Believing a conflict is over just because the missiles aren't flying is like believing a corporate competitor has given up because they stopped running aggressive ad campaigns. They didn't stop; they just diverted their budget to R&D to build a product that will make you obsolete.
The Cost of Reactive Strategy
Corporate boards and investment committees routinely fall into the trap of managing geopolitics through the news cycle. When headlines scream about imminent conflict, companies scramble, activate emergency compliance protocols, and pay millions to risk consultants. The moment a political leader hints at a resolution, those same committees disband their task forces and return to business as usual.
This reactive approach is incredibly expensive and highly ineffective.
Consider the energy sector. Companies that treat regional tensions as isolated, temporary shocks constantly overpay for short-term hedges. They treat risk as an insurance premium to be paid during a crisis, rather than a structural cost that must be engineered out of their business model entirely.
Reactive Management: [Crisis Hits] -> [Panic/High Cost Hedges] -> [Slight De-escalation] -> [Complacency]
Structural Strategy: [Continuous Risk Pricing] -> [Diversified Supply Nodes] -> [Decoupled Infrastructure]
True resilience requires accepting that the tension is constant. The goal is not to predict when the next flare-up will occur, but to build an enterprise that remains profitable regardless of the geopolitical temperature.
Dismantling the Myth of Economic Interdependence as a Shield
For decades, the prevailing economic consensus argued that deep trade ties would prevent prolonged conflict. The theory was simple: countries that do business together cannot afford to fight each other.
The last decade has utterly demolished this theory. Economic interdependence has not stopped conflict; it has merely weaponized it.
When two major economic entities are deeply intertwined, every trade relationship becomes a potential lever for coercion. A nation that relies on a rival for manufacturing components or energy supplies is not safer; it is simply more vulnerable.
When political leaders talk about moving past a conflict, they rarely address these underlying structural dependencies. They patch over the immediate diplomatic rift while leaving the economic tripwires perfectly intact. A company that relies on a fragile international supply chain is still exposed to catastrophic disruption, no matter how optimistic the latest political rhetoric sounds.
Redefining Strategic Preparedness
If you want to protect an organization or a portfolio from the realities of modern fragmentation, you must stop listening to political speeches and start looking at structural indicators.
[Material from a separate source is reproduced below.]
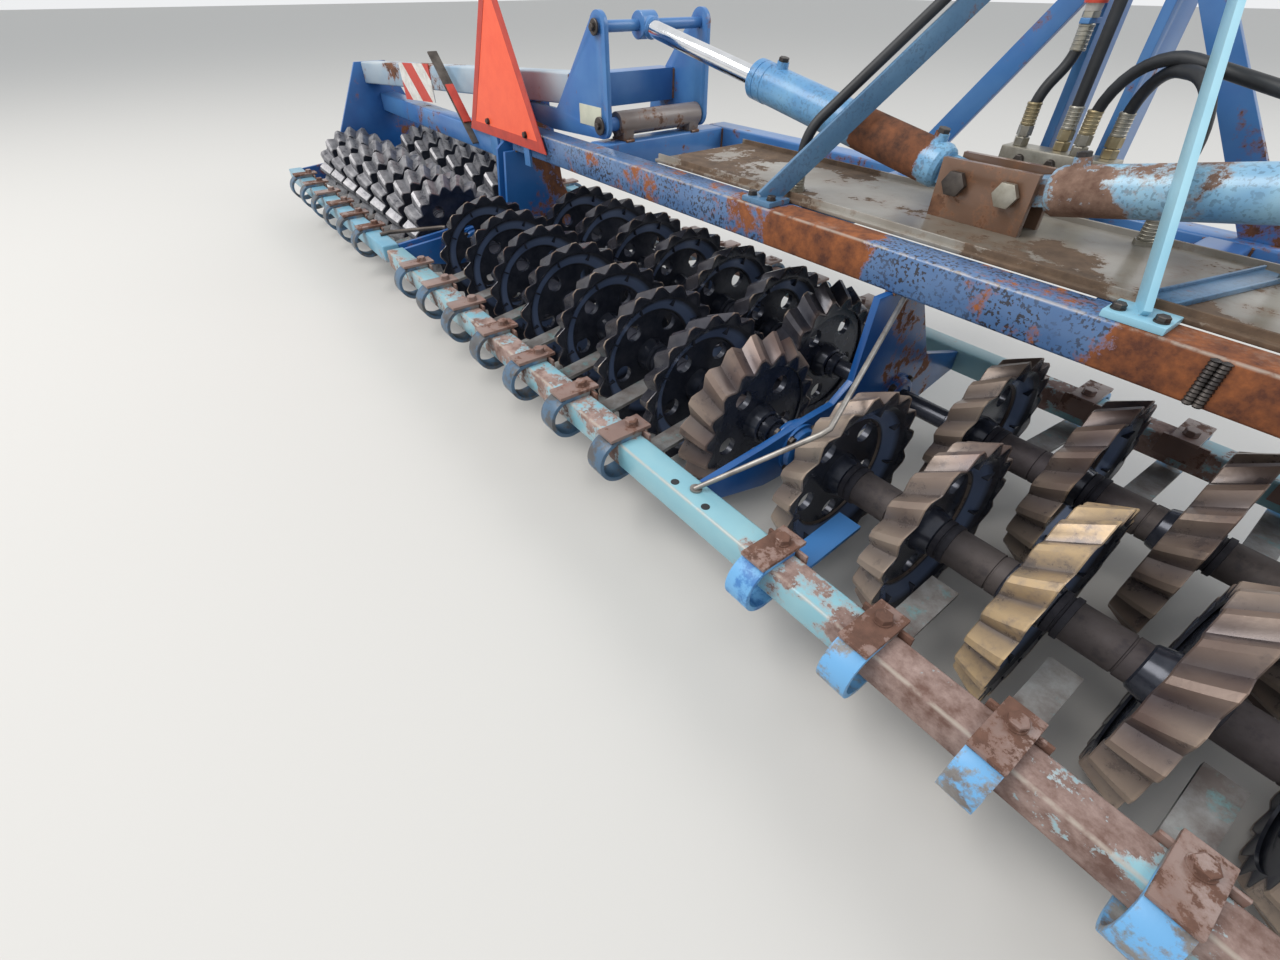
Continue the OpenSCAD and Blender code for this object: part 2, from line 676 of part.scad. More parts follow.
module cylinder_barrel_one() {
    color(paint) along_cylinder() {
        difference() {
            union() {
                translate([60, 0, 0]) rotate([0, 90, 0])
                    cylinder(d = barrel_d, h = barrel_len - 60, $fn = 64);
                translate([0, -25, -30]) cube([70, 50, 60]);
                translate([0, -25, 0]) rotate([-90, 0, 0]) cylinder(r = 30, h = 50, $fn = 48);
            }
            translate([140, 0, 0]) rotate([0, 90, 0])
                cylinder(d = rod_d + 2 * fit, h = barrel_len, $fn = 48);
        }
        translate([0, -anchor_gap / 2 - 20, 0]) rotate([-90, 0, 0])
            cylinder(d = cyl_pin_d, h = anchor_gap + 40, $fn = 40);
    }
}

module cylinder_rod_one() {
    color(steel) along_cylinder() {
        translate([rod_start, 0, 0]) rotate([0, 90, 0])
            cylinder(d = rod_d, h = cyl_len - 30 - rod_start, $fn = 48);
        translate([cyl_len, -eye_w / 2, 0]) rotate([-90, 0, 0])
            cylinder(r = 36, h = eye_w, $fn = 48);
        translate([cyl_len, -eye_w / 2 - 1, 0]) rotate([-90, 0, 0])
            cylinder(d = lever_pin_d, h = eye_w + 2, $fn = 40);
    }
}

module left() { mirror([1, 0, 0]) children(); }

placed() rear_beam();
placed() front_beam();
placed() cross_beams();
placed() deck_plates();
placed() side_plates();
placed() headstock();
placed() mast_stays();
placed() cylinder_anchor();
placed() hinge_tubes();
placed() scraper_bars_middle();
placed() scrapers_middle_rear();
placed() scrapers_middle_front();
placed() hose_block();
placed() hoses();
placed() slow_triangle();
placed() section_row(-1, 0, mid_rings, false, 1, 0);  // roller_middle_left_rear
placed() section_row(-1, 0, mid_rings, true, 1, 0);  // roller_middle_left_front
placed() section_row(1, 0, mid_rings, false, 1, -1);  // roller_middle_right_rear
placed() section_row(1, 0, mid_rings, true, 1, -1);  // roller_middle_right_front
placed() section_row(-1, wing_in_x, wing_rings, false, -1, -1);  // roller_wing_left_rear
placed() section_row(-1, wing_in_x, wing_rings, true, -1, -1);  // roller_wing_left_front
placed() section_row(1, wing_in_x, wing_rings, false, 1, -1);  // roller_wing_right_rear
placed() section_row(1, wing_in_x, wing_rings, true, 1, -1);  // roller_wing_right_front
placed() left() wing_beam_one();  // wing_beam_left
placed() left() wing_rear_beam_one();  // wing_rear_beam_left
placed() left() wing_plates_one();  // wing_plates_left
placed() left() wing_lever_one();  // wing_lever_left
placed() left() scraper_bars_one();  // scraper_bars_left
placed() left() scrapers_one();  // scrapers_left
placed() left() marker_one();  // marker_left
placed() wing_beam_one();  // wing_beam_right
placed() wing_rear_beam_one();  // wing_rear_beam_right
placed() wing_plates_one();  // wing_plates_right
placed() wing_lever_one();  // wing_lever_right
placed() scraper_bars_one();  // scraper_bars_right
placed() scrapers_one();  // scrapers_right
placed() marker_one();  // marker_right
placed() left() cylinder_barrel_one();  // cylinder_barrel_left
placed() left() cylinder_rod_one();  // cylinder_rod_left
placed() cylinder_barrel_one();  // cylinder_barrel_right
placed() cylinder_rod_one();  // cylinder_rod_right
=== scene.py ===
# %% [markdown]
# # A folding ring press, dressed around its packed frame
# The machine is a farm roller in three sections. Two rows of toothed iron rings run under
# blue beams, and two wings fold up on long cylinders. The packed CAD model is loaded first
# and never moved. Everything made here is fitted around it and rides on its bodies.

# %% Load the frame
import json
import math

import bpy
import bmesh
from mathutils import Matrix, Vector


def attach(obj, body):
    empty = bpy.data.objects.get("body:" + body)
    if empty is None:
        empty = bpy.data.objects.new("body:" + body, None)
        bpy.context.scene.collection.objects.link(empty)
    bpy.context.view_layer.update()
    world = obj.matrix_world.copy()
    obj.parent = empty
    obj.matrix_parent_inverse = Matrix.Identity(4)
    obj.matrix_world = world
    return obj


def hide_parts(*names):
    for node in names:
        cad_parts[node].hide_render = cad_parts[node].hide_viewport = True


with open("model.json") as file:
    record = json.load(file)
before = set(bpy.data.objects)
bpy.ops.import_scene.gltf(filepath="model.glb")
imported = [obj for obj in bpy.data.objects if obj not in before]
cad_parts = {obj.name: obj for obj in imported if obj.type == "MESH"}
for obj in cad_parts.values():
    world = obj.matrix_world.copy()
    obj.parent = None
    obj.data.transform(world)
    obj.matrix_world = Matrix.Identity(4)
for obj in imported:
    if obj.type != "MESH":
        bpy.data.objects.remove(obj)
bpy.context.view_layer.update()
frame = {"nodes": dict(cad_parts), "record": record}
nodes = frame["nodes"]

# %% [markdown]
# ## Camera
# The photograph was taken from chest height, close behind the right half of the machine,
# with a wide lens that looks down and to the left. A camera can be turned by eye until the
# picture fits, but the beams draw long straight lines in it, and a camera that is fitted to
# those lines comes closer, so its place, direction and focal length are set as numbers.

# %% Camera
PHOTO_WIDTH = 1280
FOCAL_PIXELS = 588.1
SENSOR_MM = 36
EYE = Vector((0.6227, -1.1976, 0.9707))
LOOK = Vector((-0.6093, 0.4564, -0.6484)).normalized()
UP = Vector((0, 0, 1))


def new_object(name, data):
    """An object for a mesh, lamp or camera, linked to the scene."""
    made = bpy.data.objects.new(name, data)
    bpy.context.scene.collection.objects.link(made)
    return made


def aim_camera(eye, look):
    """A level camera at eye that looks along look."""
    data = bpy.data.cameras.new("photo_camera")
    data.sensor_width = SENSOR_MM
    data.lens = SENSOR_MM * FOCAL_PIXELS / PHOTO_WIDTH
    data.clip_start = 0.02
    camera = new_object("photo_camera", data)
    right = look.cross(UP).normalized()
    turn = Matrix((right, right.cross(look), -look)).transposed().to_4x4()
    camera.matrix_world = Matrix.Translation(eye) @ turn
    bpy.context.scene.camera = camera
    print("lens", round(data.lens, 2), "mm")


aim_camera(EYE, LOOK)

# %% [markdown]
# ## Floor and light
# The machine stands on a plain pale floor under one big soft sky, and two wide lamps shape
# it a little. The floor keeps its shadow. Straight and mirrored rays see a brighter
# backdrop than the light that falls on the machine, so the background is pale and the
# paint keeps its colour.

# %% Floor, world and lamps
FLOOR_HALF = 40
FLOOR_COLOUR = (0.62, 0.60, 0.57, 1)
SKY_COLOUR = (0.90, 0.95, 1.0, 1)
SKY_STRENGTH = 0.75
BACKDROP = (0.86, 0.87, 0.88, 1)


def lay_floor():
    half = FLOOR_HALF
    mesh = bpy.data.meshes.new("floor")
    corners = [(-half, -half, 0), (half, -half, 0), (half, half, 0), (-half, half, 0)]
    mesh.from_pydata(corners, [], [(0, 1, 2, 3)])
    material = bpy.data.materials.new("floor")
    material.use_nodes = True
    shader = material.node_tree.nodes["Principled BSDF"]
    shader.inputs["Base Color"].default_value = FLOOR_COLOUR
    shader.inputs["Roughness"].default_value = 0.9
    mesh.materials.append(material)
    new_object("floor", mesh)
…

Stop asking whether a specific conflict will escalate next week. Instead, ask how your operations would function if the region in question became permanently inaccessible.
1. Stress-Test for Permanent Decoupling
Assume that the diplomatic resolutions reported in the media are temporary. Build financial models that assume higher tariff structures, restricted capital mobility, and dual supply chains as baseline realities, not worst-case scenarios.
2. Track Capital Reallocation, Not Rhetoric
Ignore what leaders say; watch where the money goes. If a state claims it wants peace but continues to diversify its foreign reserves away from Western currencies or build domestic stockpiles of agricultural goods and semiconductors, believe their balance sheet, not their press secretary.
3. Build Redundancy into Core Infrastructure
The traditional corporate drive for hyper-efficiency and "just-in-time" supply chains was built for a world that no longer exists. Today, efficiency is a liability if it comes at the expense of redundancy. Having a single, low-cost supplier in a volatile region is a structural failure.
The illusion of the rearview mirror keeps leaders looking backward at past crises, hoping they won't return. The real danger is always right in front of you, developing in the quiet spaces between the headlines. Stop waiting for the world to return to a state of permanent stability. It is not happening.
Accept the friction. Price the risk. Move forward.